Semua ini biang dari sistem demokrasi, yang dianggap kompatibel diterapkan di Indonesia. Padahal, mayoritas penduduknya adalah umat Islam. Umat Islam masih silau dengan janji demokrasi berupa keadilan dan kesejahteraan.
Oleh : Siti Muslikah, Amd.Kes
NarasiPost.Com — Belum lama ini, publik dikejutkan kembali dengan penemuan kasus korupsi pada aparat tinggi negara. Komisi Pemberantasan Korupsi (KPK) telah menangkap Menteri Kelautan dan Perikanan (KKP), Edy Prabowo pada Rabu (25/11) saat berada di Bandara Soekarno Hatta, Tangerang.
Penangkapan ini diduga terkait kasus suap perizinan eksport benih lobster atau benur. Sebelumnya, benur ini telah menjadi polemik antara Edy Prabowo dengan pejabat menteri sebelumnya, Susi Pudjiastuti.

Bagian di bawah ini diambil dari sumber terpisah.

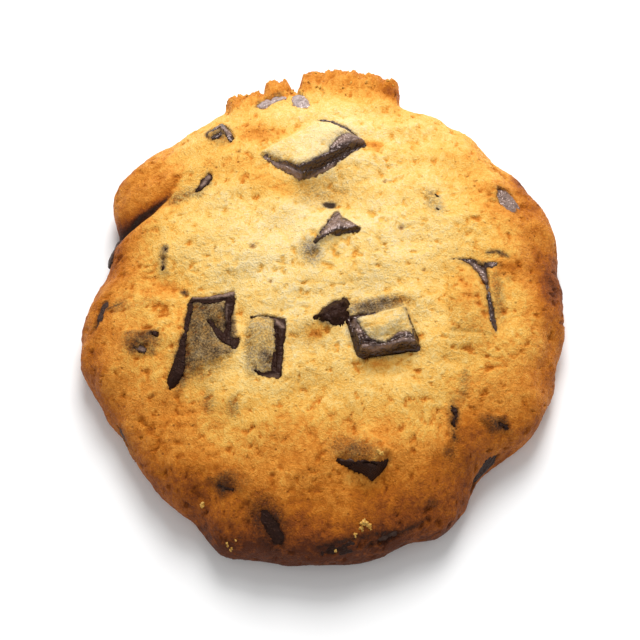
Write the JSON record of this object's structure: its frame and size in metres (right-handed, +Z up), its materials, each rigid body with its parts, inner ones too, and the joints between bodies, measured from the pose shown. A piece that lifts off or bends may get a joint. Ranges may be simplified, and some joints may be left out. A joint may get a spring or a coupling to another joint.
{
  "type": "chocolate chip cookie",
  "caption": "Round domed cookie with chocolate chunks baked into its top and rim, some bare and some under thin caps of dough, with a split lobe and a broken ledge at the back.",
  "frame": {"origin": "on the ground under the middle of the cookie's outline", "axes": "+Z up through the domed top, +X to the picture's right, +Y to its top, away from the viewer"},
  "size_m": [0.0864, 0.0956, 0.019],
  "materials": {
    "crust": "baked crust: pale cream in the middle, gold, then brown at the rim",
    "chocolate": "dark chocolate, softly glossy"
  },
  "bodies": {
    "root": {"dough": "crust", "chunk_chevron": "chocolate", "chunk_peak": "chocolate", "chunk_slab": "chocolate", "chunk_square": "chocolate", "chunk_block": "chocolate", "chunk_blob": "chocolate", "chunk_wedge": "chocolate", "chunk_fold": "chocolate", "chunk_speckled": "chocolate", "chunk_arc": "chocolate", "chunk_oval": "chocolate", "chunk_streak": "chocolate", "chunk_crumbly": "chocolate", "chunk_lens": "chocolate", "chunk_stain": "chocolate", "chunk_slit": "chocolate", "rim_dark_slab": "chocolate", "rim_band_left": "chocolate", "rim_band_right": "chocolate", "rim_notch": "chocolate", "rim_strip": "chocolate", "rim_streak": "chocolate", "rim_low": "chocolate", "rim_shard": "chocolate", "rim_tooth": "chocolate", "rim_nugget": "chocolate"}
  },
  "joints": []
}
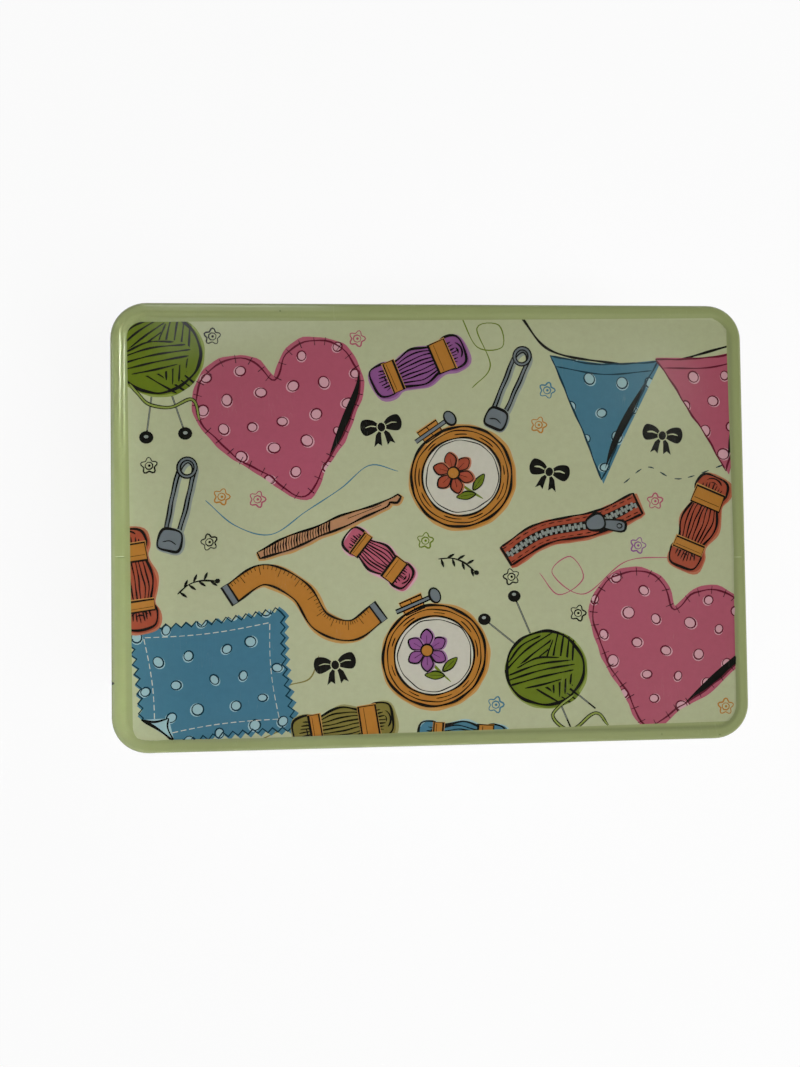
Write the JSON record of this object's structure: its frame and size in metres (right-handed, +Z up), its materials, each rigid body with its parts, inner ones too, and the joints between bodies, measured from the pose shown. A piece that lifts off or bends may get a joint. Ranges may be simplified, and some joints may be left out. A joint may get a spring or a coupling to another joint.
{
  "type": "sewing tin",
  "caption": "Rectangular tinplate storage tin with rounded corners and a slip-on lid that lifts off, the lid's panel set below a raised rim.",
  "frame": {"origin": "on the floor under the middle of the tin", "axes": "+X along the length to the right, +Y from the front to the back, where the lock seam is, +Z up"},
  "size_m": [0.2038, 0.1428, 0.07],
  "materials": {
    "green_enamel": "glossy sage green printing enamel over tinplate",
    "bare_tinplate": "bright tinplate under clear lacquer"
  },
  "bodies": {
    "tin": {"wall": "green_enamel", "base": "bare_tinplate"},
    "lid": {"lid": "green_enamel"}
  },
  "joints": [
    {"name": "lid_lift", "type": "slide", "parent": "tin", "child": "lid", "axis": [0, 0, 1], "range_m": [0, 0.09]}
  ]
}
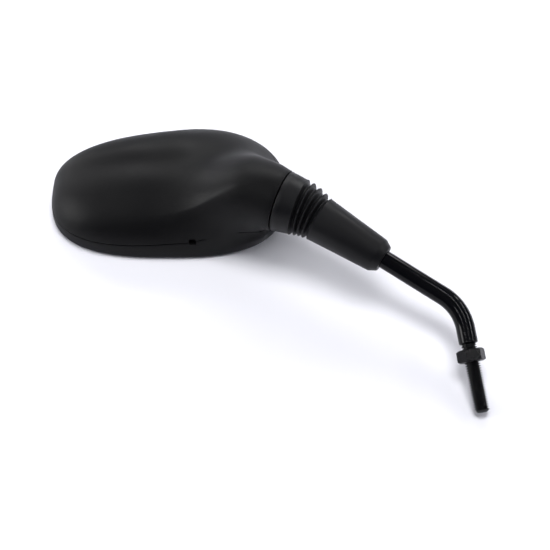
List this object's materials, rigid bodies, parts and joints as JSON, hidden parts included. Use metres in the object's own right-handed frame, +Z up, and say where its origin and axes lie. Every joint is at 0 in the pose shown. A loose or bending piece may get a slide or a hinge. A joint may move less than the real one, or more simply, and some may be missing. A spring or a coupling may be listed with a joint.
{
  "type": "motorcycle rear view mirror",
  "caption": "Round-cornered matt black mirror for the right handlebar, on a bent gloss black stem with a threaded stud, a lock nut and a folded rubber boot.",
  "frame": {"origin": "on the axis of the stud, in the underside of the lock nut, where the nut meets the bracket", "axes": "+Z up along the stud, towards the head; +X outboard, away from the machine, the way the stem leans; +Y the way the rider looks, so the glass faces -Y"},
  "size_m": [0.2261, 0.078, 0.1954],
  "materials": {
    "stem_paint": "gloss",
    "nut_steel": "satin",
    "zinc_steel": "satin",
    "shell_plastic": "matt",
    "tube_plastic": "matt",
    "cup_plastic": "satin",
    "boot_rubber": "matt",
    "pad_foam": "matt",
    "mirror_glass": "polished"
  },
  "bodies": {
    "stem_side": {"stem": "stem_paint", "stem_ball": "zinc_steel", "ball_washer": "zinc_steel", "ball_nut": "zinc_steel"},
    "nut": {"lock_nut": "nut_steel"},
    "boot": {"rubber_boot": "boot_rubber"},
    "cup": {"pressure_cup": "cup_plastic"},
    "head": {"socket_tube": "tube_plastic", "retaining_ring": "zinc_steel", "disc_spring_1": "zinc_steel", "disc_spring_2": "zinc_steel", "disc_spring_3": "zinc_steel", "preload_plug": "zinc_steel", "back_shell": "shell_plastic", "front_bezel": "shell_plastic", "backing_plate": "tube_plastic", "foam_pad": "pad_foam", "glass_gasket": "boot_rubber", "mirror_glass": "mirror_glass"}
  },
  "joints": [
    {"name": "lock_nut_travel", "type": "slide", "parent": "stem_side", "child": "nut", "axis": [0, 0, 1], "range_m": [-0.017, 0.0022]},
    {"name": "head_roll", "type": "hinge", "parent": "stem_side", "child": "boot", "pos_m": [0.07314, 0, 0.0975], "axis": [0.7314, 0, 0.682], "range_deg": [-45, 45]},
    {"name": "head_tilt", "type": "hinge", "parent": "boot", "child": "cup", "pos_m": [0.07314, 0, 0.0975], "axis": [0, 1, 0], "range_deg": [-28, 6], "deforming": ["rubber_boot"]},
    {"name": "head_spin", "type": "hinge", "parent": "cup", "child": "head", "pos_m": [0.07314, 0, 0.0975], "axis": [0.8495, -0.0104, 0.5274], "range_deg": [-30, 30], "deforming": ["rubber_boot"]}
  ]
}
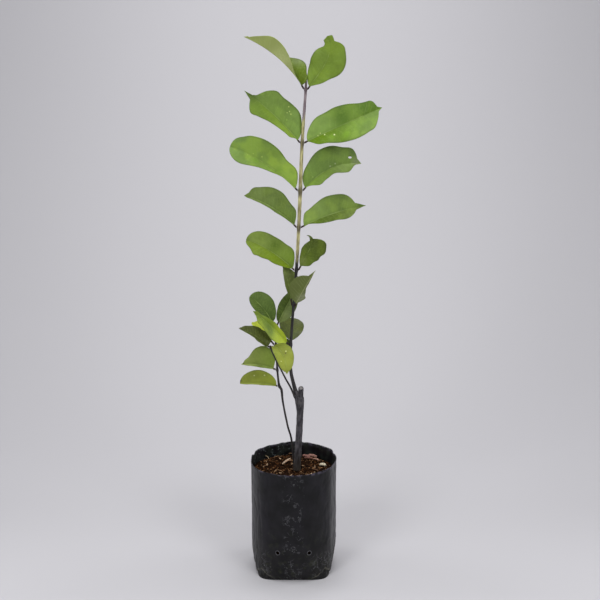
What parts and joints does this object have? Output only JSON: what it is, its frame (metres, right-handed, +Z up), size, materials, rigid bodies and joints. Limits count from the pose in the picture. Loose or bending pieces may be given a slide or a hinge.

Diketahui larangan benur ditertibkan di era Susi, lantaran kerap menangkap benur ilegal. Namun, kebijakan iki tidak berlanjut pada kepemimpinan menteri saat ini. Justru sebaliknya, kebijakan tersebut dicabut dengan memberikan kelonggaran dan syarat bagi eksportir penangkapan benih-benih lobster.
Sangat disesalkan, karena pelaku merupakan pejabat tinggi di negeri ini. Semestinya, menjadi pengayom dan teladan bagi rakyat, namun kelakuannya tak ubahnya para mafia yang rakus akan kekayaan harta rakyat.
Edhy bersama 17 orang pejabat lainnya ditahan. Sebab, mereka diduga menerima hadiah dan janji berupa uang. Terkait perizinan tambak dan usaha pengelolaan perikanan, serta komoditas perairan sejenis lainnya tahun 2020.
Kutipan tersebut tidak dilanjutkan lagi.